Honest numbers, because nobody else gives them to you, and please treat these as grounded estimates to confirm for your dates. Individual tents tend to run from roughly 350 to 700 euros a night depending on category and season, with the lodges at the upper end. For a wedding you are usually looking at a full buyout, and taking all forty suites for a night lands somewhere in the region of 16,000 to 30,000 euros depending on season, before any event costs. Add catering, production, decor, drinks and your planner, and a full desert wedding here realistically sits in the 80,000 to 200,000 euro range all in, scaling with guest numbers and ambition. They ask for a minimum stay of two to three nights for events.
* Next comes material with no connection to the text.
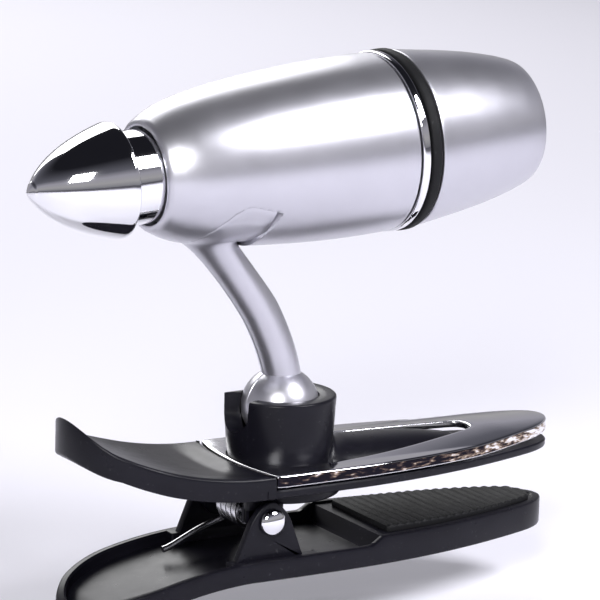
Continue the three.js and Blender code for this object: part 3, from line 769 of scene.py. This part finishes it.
# ---- clip -----------------------------------------------------------------------------
@dataclass(frozen=True)
class ClipPlan:
    """The plan that both halves of the clip share, and the heights along the upper lever."""

    lever_half: float = 11.0
    lever_x: float = -22.0
    lever_end: float = 12.95
    jaw_half: float = 11.25
    tip: float = 45.95
    count: int = 520

    def half(self) -> Array:
        """The near half of the outline, from the lever's end to the jaw's tip."""
        quarter = np.linspace(np.pi, 1.5 * np.pi, 60, endpoint=False)
        end = np.stack([
            self.lever_x + self.lever_end * np.cos(quarter), self.lever_half * np.sin(quarter),
        ], 1)
        jaw, tip = self.jaw_half, self.tip
        side = through([(self.lever_x, -self.lever_half), (-2, -jaw), (7, -jaw)], 12)[:-1]
        taper = bezier((7, -jaw), (20, 0.3 - jaw), (30, 2.4 - jaw), (tip - 6, 5.6 - jaw), 50)
        nose = bezier((tip - 6, 5.6 - jaw), (tip - 2, 7 - jaw), (tip, 9 - jaw), (tip, 0), 30)
        return np.vstack([end, side, taper, nose, [(tip, 0)]])

    def outline(self) -> Array:
        """The whole outline, even steps, from the lever's end round the near side and back."""
        return mirrored(evened(self.half(), self.count // 2 + 1))


def normals(outline: Array) -> Array:
    """Unit directions out of a closed outline that runs anticlockwise."""
    along = np.roll(outline, -1, 0) - np.roll(outline, 1, 0)
    along /= np.linalg.norm(along, axis=1, keepdims=True)
    return np.stack([along[:, 1], -along[:, 0]], 1)


ROOT, BOW = -8.0, 0.0098  # where the upper lever starts to rise, and how fast
CURL_START, CURL = -30.0, 0.085  # where its end starts to curl, and how fast


def lever_top(x: Array) -> Array:
    """Height of the upper lever: a parabola from its root, with a steeper curl at its end."""
    return BOW * np.maximum(0, ROOT - x) ** 2 + CURL * np.maximum(0, CURL_START - x) ** 2


def lever_steepness(x: Array) -> Array:
    """Length along the lever for each unit of X, so that depths can be set square to it."""
    slope = 2 * BOW * np.maximum(0, ROOT - x) + 2 * CURL * np.maximum(0, CURL_START - x)
    return np.hypot(1, slope)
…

Habitas does not publish wedding pricing openly, so you do have to email for a real quote, which is the one transparency mark I hold against it.
So would I send you here? Yes, if you are a couple who wants the desert to be the whole point, who pictures a barefoot ceremony with the Atlas Mountains behind you and your favourite people sleeping under the same stars for a long weekend. For a guest list in the dozens up to around a hundred and twenty, with a budget that respects what a full buyout costs, Caravan by Habitas Agafay is one of the most atmospheric choices near Marrakech. I would steer you elsewhere if you need to sleep three hundred people on site, if you want palace formality, or if a midsummer date is non-negotiable. But for the right couple, this is the kind of wedding people still talk about years later, and that is exactly the bar I hold a venue to.